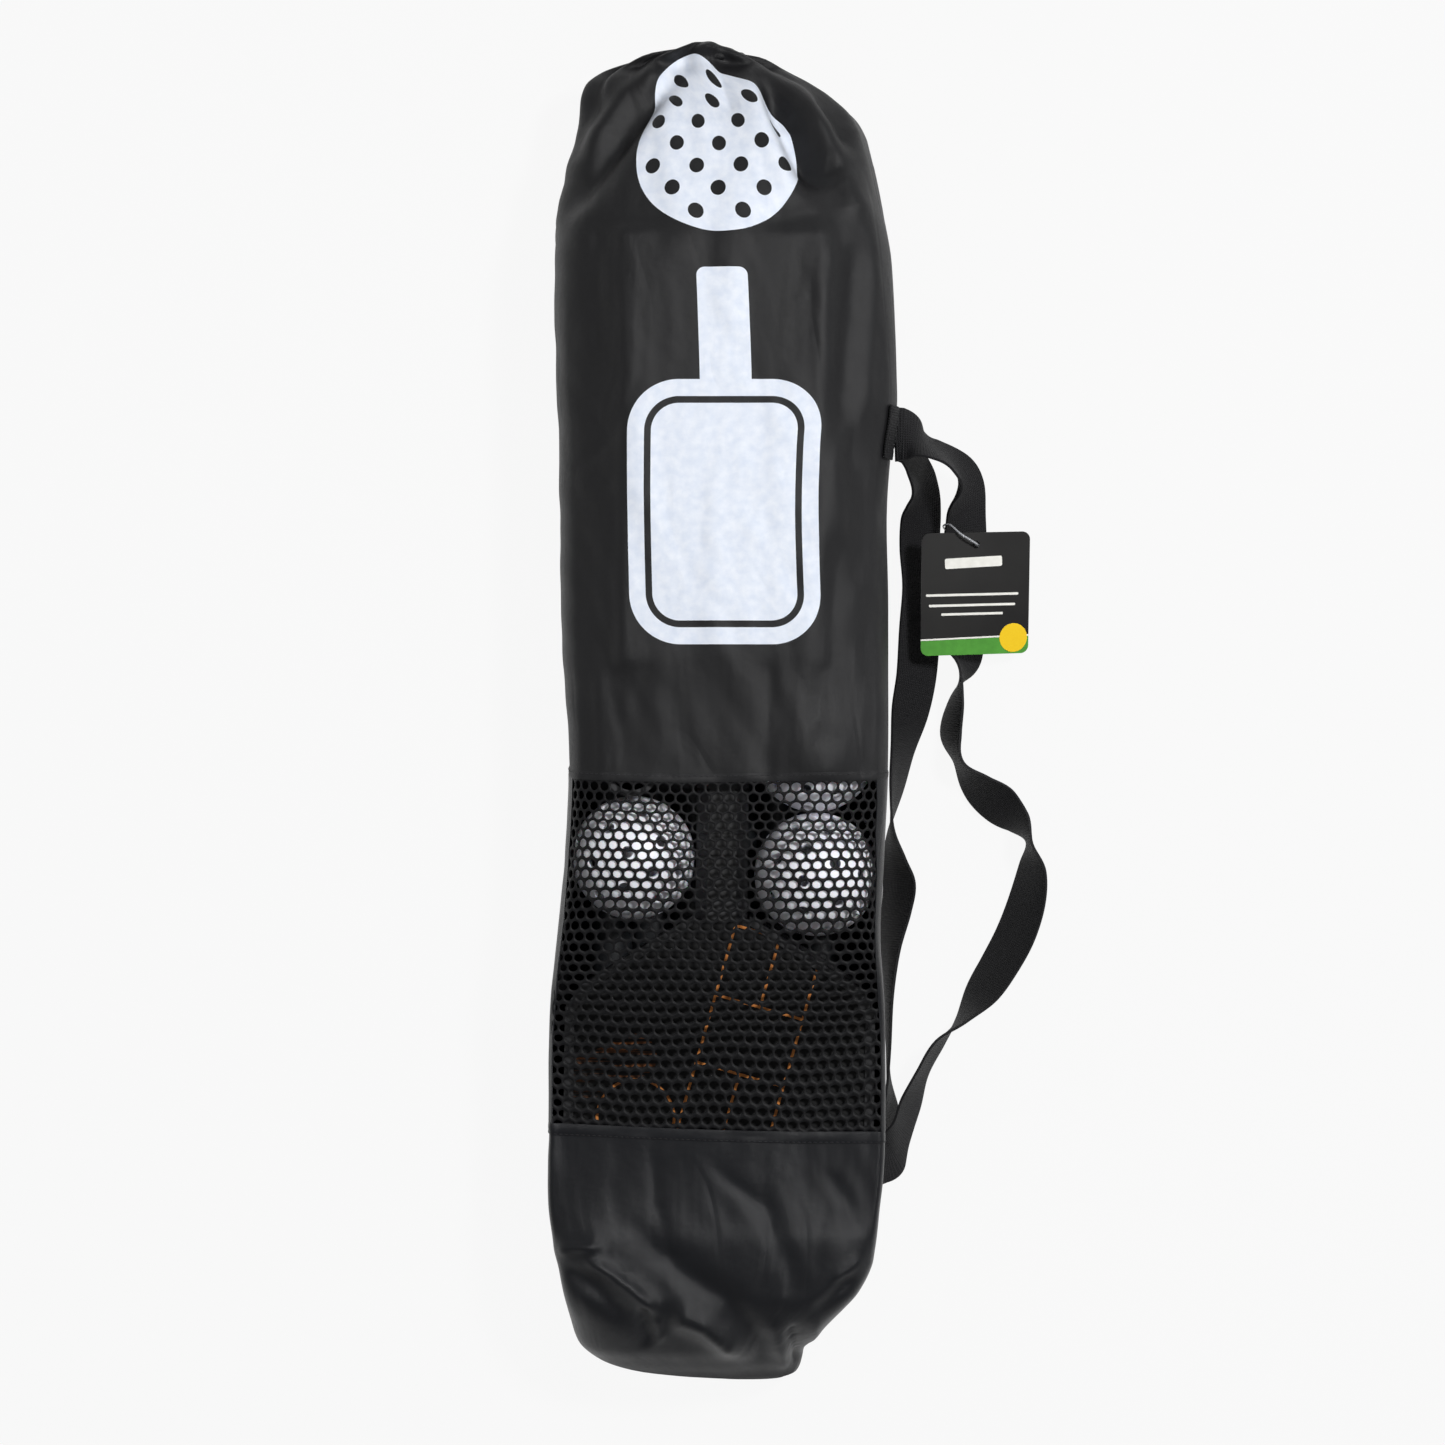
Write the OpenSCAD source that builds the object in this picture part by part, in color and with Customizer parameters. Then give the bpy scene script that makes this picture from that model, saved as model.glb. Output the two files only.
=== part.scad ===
// Portable pickleball net set packed in its drawstring carry bag.
// The bag lies on its back. Millimetres, +Z up, +Y towards the drawn mouth,
// origin on the floor under the middle of the bag.

/* [Bag] */
// Thickness of the bag cloth and of the mesh
fabric_t = 1.2; // [1:0.1:2]
// Free length between the foot of the bag and the poles
foot_room = 76; // [70:1:90]
// Free length between the poles and the drawn mouth
mouth_room = 60; // [56:1:80]
// Slack between the paddles and each side wall
side_slack = 5.5; // [5:0.5:9]
// Free height over the balls, paddles and net roll
top_slack = 2.4; // [1.6:0.1:4]
// Distance from the foot of the bag to the mesh window
window_start = 172; // [165:1:180]
// Length of the mesh window along the bag
window_len = 206; // [190:1:210]
// Gaps across the mesh window
window_columns = 16; // [10:2:16]
// Gaps along the mesh window
window_rows = 14; // [8:2:14]
// Share of a mesh cell that is open
window_open = 0.8; // [0.7:0.01:0.85]
// Depth of the folded hem at each end of the window
hem_depth = 7; // [5:0.5:10]
// Middle radius of the hem round the drawn mouth
mouth_r = 19; // [17:0.5:21]
// Radius of the bunched hem roll
hem_roll_r = 4.5; // [3.5:0.1:5]
// Pleats round the drawn mouth
pleats = 10; // [6:1:12]

/* [Straps] */
// Width of the webbing
strap_w = 32; // [28:1:34]
// Thickness of the webbing
strap_t = 1.6; // [1.2:0.1:2]
// Length of the sewn end of each strap on the bag
anchor_len = 14; // [10:1:18]
// Distance from the foot of the bag to the lower strap anchor
anchor_setback = 139; // [134:1:144]
// Distance between the two strap anchors
anchor_spacing = 443; // [430:1:456]

/* [Hang tag] */
// Width of the card
tag_w = 70; // [60:1:76]
// Height of the card
tag_h = 76; // [66:1:80]
// Thickness of the card
tag_t = 0.8; // [0.6:0.1:1]
// Corner radius of the card
tag_corner_r = 5; // [3:0.5:8]
// Diameter of the punched hole
tag_hole_d = 5; // [4.5:0.1:6]
// Depth of the hole below the top edge of the card
tag_hole_drop = 7.5; // [6:0.5:10]
// Diameter of the plastic loop
loop_d = 1.2; // [1:0.1:1.4]
// Diameter of the round sticker
sticker_d = 18; // [14:1:22]

/* [Balls] */
// Outside diameter of a ball
ball_d = 74; // [72:0.5:75]
// Wall of a ball
ball_wall = 2.6; // [2:0.1:3]
// Diameter of each hole in a ball
ball_hole_d = 7; // [5:0.5:8]

/* [Paddles] */
// Length of a paddle
paddle_len = 381; // [370:1:384]
// Width of a paddle over its edge guard
paddle_w = 185; // [175:1:195]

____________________

CHALLENGE —
Within the listing above, copy each line that has the string "part".

THE RESULT —
Write the OpenSCAD source that builds the object in this picture part by part, in color and with Customizer parameters. Then give the bpy scene script that makes this picture from that model, saved as model.glb. Output the two files only.
=== part.scad ===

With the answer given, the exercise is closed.